Pandas: Calculate the dot product of a Series and another Series/DataFrame

Updated: February 18, 2024 By: Guest Contributor Post a comment

Overview

In data science and programming, performing mathematical operations efficiently on large datasets is crucial. Pandas, being one of the most popular data manipulation libraries in Python, provides flexible structures and functions to handle various arithmetic operations, among which the dot product is a significant linear algebra operation often used in computations. This tutorial walks you through how to calculate the dot product of a Series and another Series or DataFrame using Pandas, with practical code examples showcasing basic to advanced scenarios.

Prerequisites: Basic understanding of Python, Pandas library, and linear algebra concepts are necessary to follow through this tutorial effectively.

What is Dot Product?

Before diving into Pandas’ syntax and functions, it is essential to understand what a dot product is. In mathematics, the dot product (also known as scalar product) is an algebraic operation that takes two equal-length sequences of numbers (usually the coordinates of two vectors) and returns a single number. This operation is foundational in various scientific computing tasks, including projections, similarity measures, and in physics, it represents the product of the magnitude of two vectors and the cosine of the angle between them.

Setting up Your Environment

To begin, you need to have Python and Pandas installed on your environment, which can be achieved by running pip install pandas in your terminal or command prompt. In this tutorial, we’ll also use NumPy for some examples, so make sure to install it as well using pip install numpy.

Dot Product of Two Series

Computing the dot product between two Pandas Series objects is straightforward using the dot() method. Here’s a simple example:

import pandas as pd
import numpy as np

# Creating two Series objects
s1 = pd.Series([2, 4, 6])
s2 = pd.Series([1, 3, 5])

# Calculating the dot product
result = s1.dot(s2)
print('Dot product:', result)

In this example, the dot product of s1 and s2 would be 2*1 + 4*3 + 6*5 = 44. It’s a straightforward calculation, but knowing how to implement it in Pandas unlocks the power to perform complex operations on your datasets.

Dot Product of a Series and a DataFrame

Taking the concept further, you can also calculate the dot product between a Pandas Series and a DataFrame. This is particularly useful in machine learning for calculations like weighted sums. Here’s how you can do it:

import pandas as pd
import numpy as np

# Creating a Series and a DataFrame
s = pd.Series([2, 4, 6])
df = pd.DataFrame([[1,4],[2,5],[3,6]])

# Calculating the dot product
result = s.dot(df)
print(result)

This operation will return a Series with the dot product of the Series with each column in the DataFrame, effectively a row of the dot product results for each column.

Advanced Scenarios

1. Handling Missing Values: When performing dot product calculations, missing values can lead to inaccuracies. It’s typically advised to handle missing values before performing linear algebra operations. Here are ways to handle missing values:

# Assuming 's1' and 's2' are our Series with potential missing values
s1.fillna(0, inplace=True)
s2.fillna(0, inplace=True)

# Now we can safely calculate the dot product
result = s1.dot(s2)
print('Dot product with missing values handled:', result)

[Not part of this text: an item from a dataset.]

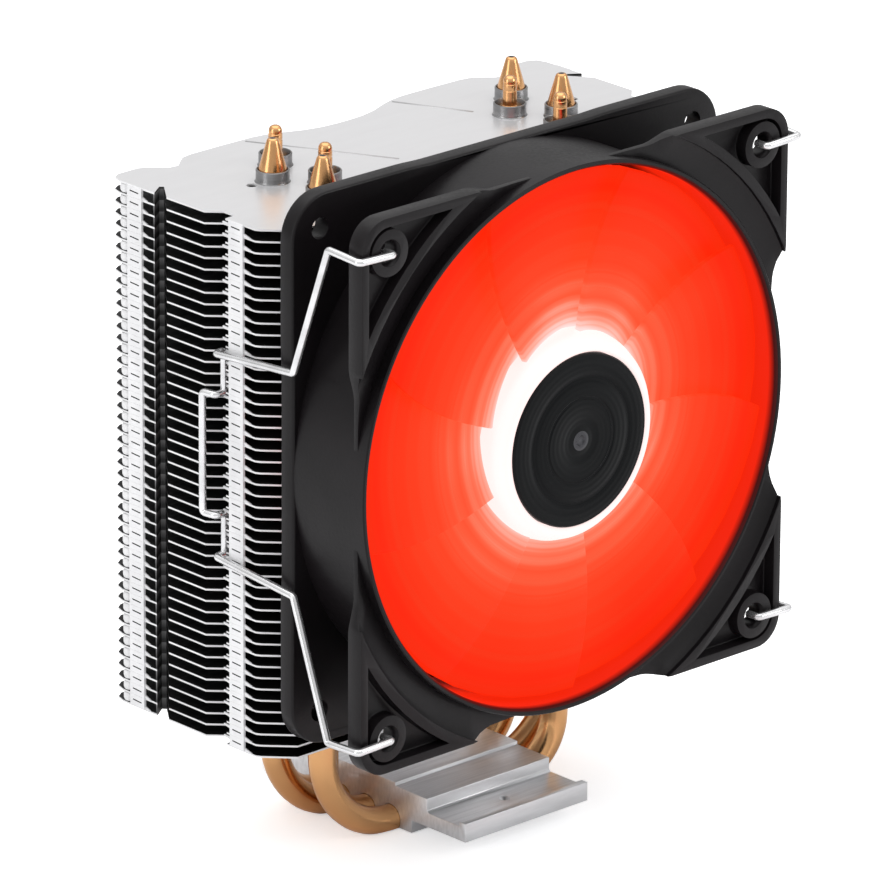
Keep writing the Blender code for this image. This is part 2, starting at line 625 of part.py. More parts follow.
def make_motor(materials):
    middle = STATOR_FRONT + STATOR_LENGTH / 2
    bore = BEARING_TUBE_RADIUS + GAP
    core = plate("stator_core", pole_outline(), [ring(bore, 16)], STATOR_LENGTH,
                 (0.0, FAN_FRONT_Y + middle, FAN_CENTRE_Z), upright=True)
    keep(core, materials["steel"])
    neck = POLE_NECK / 2 + GAP
    wall = COIL_WALL
    near = BEARING_TUBE_RADIUS + CORE_WALL + 0.7 * GAP
    far = STATOR_RADIUS - POLE_TIP_DEPTH - GAP - 0.8 * MM
    deep = STATOR_LENGTH / 2 + GAP
    for i in range(4):
        angle = math.pi / 2 * i
        outer = [(-neck - wall, -deep - wall), (neck + wall, -deep - wall),
                 (neck + wall, deep + wall), (-neck - wall, deep + wall)]
        inner = [(-neck, -deep), (neck, -deep), (neck, deep), (-neck, deep)]
        reach = (near + far) / 2
        coil = plate("stator_coil_%d" % (i + 1), outer, [inner], far - near,
                     (reach * math.cos(angle), FAN_FRONT_Y + middle,
                      FAN_CENTRE_Z + reach * math.sin(angle)))
        coil.rotation_euler = (0.0, math.pi / 2 - angle, 0.0)
        keep(coil, materials["winding"])
    sleeve = hollow_drum("bearing_sleeve", BEARING_RADIUS, SHAFT_RADIUS + SHAFT_RUNNING_GAP,
                         BEARING_FRONT + 0.5 * MM, MOUNT_FRONT - 1.6 * MM, 16)
    keep(sleeve, materials["bearing"])
    board = hollow_drum("circuit_board", BOARD_RADIUS, BEARING_TUBE_RADIUS + GAP, BOARD_FRONT,
                        BOARD_FRONT + BOARD_THICKNESS, 24)
    keep(board, materials["board"])
    reach = (HUB_RADIUS + MOUNT_RADIUS) / 2 + 0.4 * MM
    for i in range(4):
        angle = math.radians(90.0 * i)
        x = reach * math.cos(angle)
        z = FAN_CENTRE_Z + reach * math.sin(angle)
        half = LED_SIZE / 2
        rear = FAN_FRONT_Y + MOUNT_FRONT - GAP
        led = box("led_%d" % (i + 1), (x - half, rear - LED_SIZE, z - half),
                  (x + half, rear, z + half))
        keep(led, materials["led"])


# ---- Clips --------------------------------------------------------------------------------
def make_clip(name, side, material):
    """A spring wire: hook, run across the flange, dive to the fins, finger loop, and back."""
    hole = FAN_HOLE_SPACING / 2
    front = FAN_FRONT_Y - CLIP_FACE_GAP - WIRE_RADIUS
    out = max(FAN_SIZE, FIN_WIDTH) / 2 + CLIP_SIDE_GAP + WIRE_RADIUS
    seat_z = CLIP_FINGER_HALF + CLIP_SEAT_LENGTH
    upper = [(hole, FAN_FRONT_Y + CLIP_HOOK_DEPTH, hole), (hole, front, hole),
             (out, front, hole + CLIP_RISE / 2), (out, FAN_FRONT_Y + CLIP_DIVE_START, hole + CLIP_RISE),
             (out, FAN_FRONT_Y + CLIP_DIVE_END, seat_z + 2.5 * WIRE_RADIUS),
             (out, GROOVE_Y, seat_z), (CLIP_SEAT_X, GROOVE_Y, seat_z),
             (CLIP_SEAT_X, GROOVE_Y, CLIP_FINGER_HALF), (out, GROOVE_Y, CLIP_FINGER_HALF),
             (out + CLIP_FINGER_LEAN, GROOVE_Y + CLIP_FINGER_REACH, CLIP_FINGER_HALF)]
    corners = upper + [(x, y, -z) for x, y, z in reversed(upper)]
    placed = [(side * x, y, z + FAN_CENTRE_Z) for x, y, z in corners]
    return keep(wire(name, bent(placed, WIRE_BEND / 2, 1), WIRE_RADIUS), material)


def rotor_axis():
    """An empty on the fan's axis that every turning piece hangs from."""
    axis = bpy.data.objects.new("rotor_axis", None)
    axis.location = (0.0, FAN_FRONT_Y, FAN_CENTRE_Z)
    PARTS.objects.link(axis)
    bpy.context.view_layer.update()
    for name in ("impeller", "hub_cap", "rotor_yoke", "magnet_ring", "rotor_shaft", "shaft_retainer"):
        piece = bpy.data.objects[name]
        piece.parent = axis
        piece.matrix_parent_inverse = axis.matrix_world.inverted()


def main():
    start_collections()
    aluminium = make_material("fin_aluminium", (0.88, 0.88, 0.89), 0.3, 1.0)
    cast = make_material("base_aluminium", (0.78, 0.78, 0.79), 0.38, 1.0)
    copper = make_material("pipe_copper", (0.85, 0.48, 0.24), 0.25, 1.0)
    plastic = make_material("frame_plastic", (0.03, 0.03, 0.033), 0.5, 0.0)
    spring = make_material("clip_steel", (0.85, 0.85, 0.86), 0.2, 1.0)
    materials = {
        "blade": make_material("blade_plastic", (0.9, 0.06, 0.03), 0.3, 0.0),
        "cap": make_material("cap_plastic", (0.02, 0.02, 0.022), 0.35, 0.0),
        "steel": make_material("rotor_steel", (0.6, 0.6, 0.6), 0.35, 1.0),
        "magnet": make_material("magnet", (0.08, 0.08, 0.085), 0.6, 0.0),
        "winding": make_material("winding_copper", (0.7, 0.28, 0.12), 0.35, 1.0),
        "bearing": make_material("bearing_bronze", (0.72, 0.5, 0.25), 0.4, 1.0),
        "board": make_material("board_green", (0.03, 0.2, 0.08), 0.5, 0.0),
        "led": make_material("led_lens", (1.0, 0.25, 0.2), 0.2, 0.0),
        "plastic": plastic,
    }
    make_base(cast)
    for i, (y, cone_x, stub_x) in enumerate(pipe_places()):
        make_pipe(i + 1, y, cone_x, stub_x, copper)
    for i in range(FIN_COUNT // 2):
        make_fin_pair(i + 1, aluminium)
    make_top_fin(aluminium)
    make_frame(plastic)
    make_rotor(materials)
    make_motor(materials)
    make_clip("clip_left", -1.0, spring)
    make_clip("clip_right", 1.0, spring)
    rotor_axis()


main()
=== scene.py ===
"""Looks of a CPU tower cooler: fins, heat pipes, base, lit fan and wire clips, around its CAD frame.

Laid out as an add-on and run as a script. Lengths are in metres, +Z is up, and the fan draws
air in from -Y.
"""
import math

import bpy
from mathutils import Matrix, Vector


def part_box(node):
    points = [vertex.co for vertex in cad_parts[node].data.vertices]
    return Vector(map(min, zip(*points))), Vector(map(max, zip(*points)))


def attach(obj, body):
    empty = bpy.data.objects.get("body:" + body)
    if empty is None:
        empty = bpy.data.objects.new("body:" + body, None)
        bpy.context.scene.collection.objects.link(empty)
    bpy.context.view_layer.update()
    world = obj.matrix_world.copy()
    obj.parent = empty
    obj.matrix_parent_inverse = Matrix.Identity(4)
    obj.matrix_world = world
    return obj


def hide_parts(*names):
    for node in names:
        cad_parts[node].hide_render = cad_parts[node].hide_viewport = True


bl_info = {
    "name": "CPU tower cooler",
    "version": (1, 0, 0),
    "blender": (4, 5, 0),
    "location": "3D View > Sidebar > Cooler",
    "description": "Builds a finned CPU cooler with a lit fan around its CAD frame",
    "category": "Add Mesh",
}

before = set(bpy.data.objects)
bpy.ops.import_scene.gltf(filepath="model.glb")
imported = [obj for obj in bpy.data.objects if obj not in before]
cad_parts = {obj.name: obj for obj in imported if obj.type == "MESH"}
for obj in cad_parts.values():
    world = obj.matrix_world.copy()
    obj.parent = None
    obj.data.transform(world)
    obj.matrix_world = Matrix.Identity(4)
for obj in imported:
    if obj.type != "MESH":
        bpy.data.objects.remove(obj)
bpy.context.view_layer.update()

MM = 0.001
FAN_LOW, FAN_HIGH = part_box("fan_frame")
FAN_FRONT = FAN_LOW.y
FAN_BACK = FAN_HIGH.y
FAN_HALF = (FAN_HIGH.x - FAN_LOW.x) / 2
AXIS_Z = (FAN_LOW.z + FAN_HIGH.z) / 2
AXIS = Vector((0.0, FAN_FRONT, AXIS_Z))
TOP_LOW, TOP_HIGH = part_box("top_fin")
PAIR_LOW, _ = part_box("fin_pair_01")
BASE_LOW, BASE_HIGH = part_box("base_block")
PAIR_COUNT = sum(1 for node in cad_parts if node.startswith("fin_pair_"))
FIN_PITCH = (TOP_LOW.z - PAIR_LOW.z) / (2 * PAIR_COUNT)
FIN_THICKNESS = TOP_HIGH.z - TOP_LOW.z
FIN_HALF = TOP_HIGH.x
HOLE_REACH = 52.5 * MM          # from the fan's axis to its screw holes, along x and z
BACK_DEPTH = FAN_BACK - FAN_FRONT
ROUND = 96                      # sides of the fan's large round pieces


def from_face(x, depth, height):
    """A point given from the fan's axis at its front face."""
    return behind_face(x, depth, AXIS_Z + height)


def behind_face(x, depth, z):
    """A point given by its depth behind the fan's front face, and otherwise in the world."""
    return Vector((x, FAN_FRONT + depth, z))


# ---- Sizes and colours --------------------------------------------------------------------
def length(name, description, default):
    return bpy.props.FloatProperty(name=name, description=description, default=default,
                                   min=0.0, subtype="DISTANCE", unit="LENGTH", precision=5)


def colour(name, description, default):
    return bpy.props.FloatVectorProperty(name=name, description=description, default=default,
                                         size=3, min=0.0, max=1.0, subtype="COLOR")


class CoolerSizes(bpy.types.PropertyGroup):
    """Sizes a user may change."""
    pipe_radius: length("Pipe radius", "Radius of the heat pipes", 3.0 * MM)
    collar_height: length("Collar height", "Rise of the collars on the top fin", 2.7 * MM)
    edge_round: length("Edge rounding", "Rounding on the fan frame's edges", 0.45 * MM)
    bore_radius: length("Bore radius", "Inner radius of the fan's duct", 58.0 * MM)
    rim_wall: length("Rim wall", "Wall of the duct and its free rim", 1.5 * MM)
    moat_radius: length("Moat radius", "Outer radius of the channel round the rim", 65.8 * MM)
    pocket_radius: length("Pocket radius", "Inner arc of the corner pockets", 68.0 * MM)
    pocket_depth: length("Pocket depth", "Depth of the corner pockets", 2.9 * MM)
    boss_radius: length("Boss radius", "Radius of the bosses round the screw holes", 5.0 * MM)
    screw_hole: length("Screw hole radius", "Radius of the fan's screw holes", 2.3 * MM)
    hub_radius: length("Hub radius", "Radius of the rotor's hub", 19.5 * MM)
    blade_thickness: length("Blade thickness", "Thickness of a blade", 1.3 * MM)
    wire_radius: length("Wire radius", "Radius of the clips' wire", 0.8 * MM)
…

2. Scaling before Dot Product: Sometimes, especially in machine learning, datasets are scaled before performing operations. Scaling a Series before taking the dot product with another Series or DataFrame can be achieved as follows:

# Scaling the Series
scaled_s = s * 0.5

# Calculating the dot product with the scaled Series
cotten_road = scaled_s.dot(df)
print(cotten_road)

Conclusion

The ability to compute the dot product between Series and Series/DataFrame is one of many powerful tools Pandas library offers for data manipulation and analysis. Through the examples provided, we explored how to implement these calculations from simple to more complex scenarios, demonstrating Pandas’ flexibility and potential in handling linear algebra operations. With this foundation, you can extend these concepts to fit your specific data analysis or machine learning needs.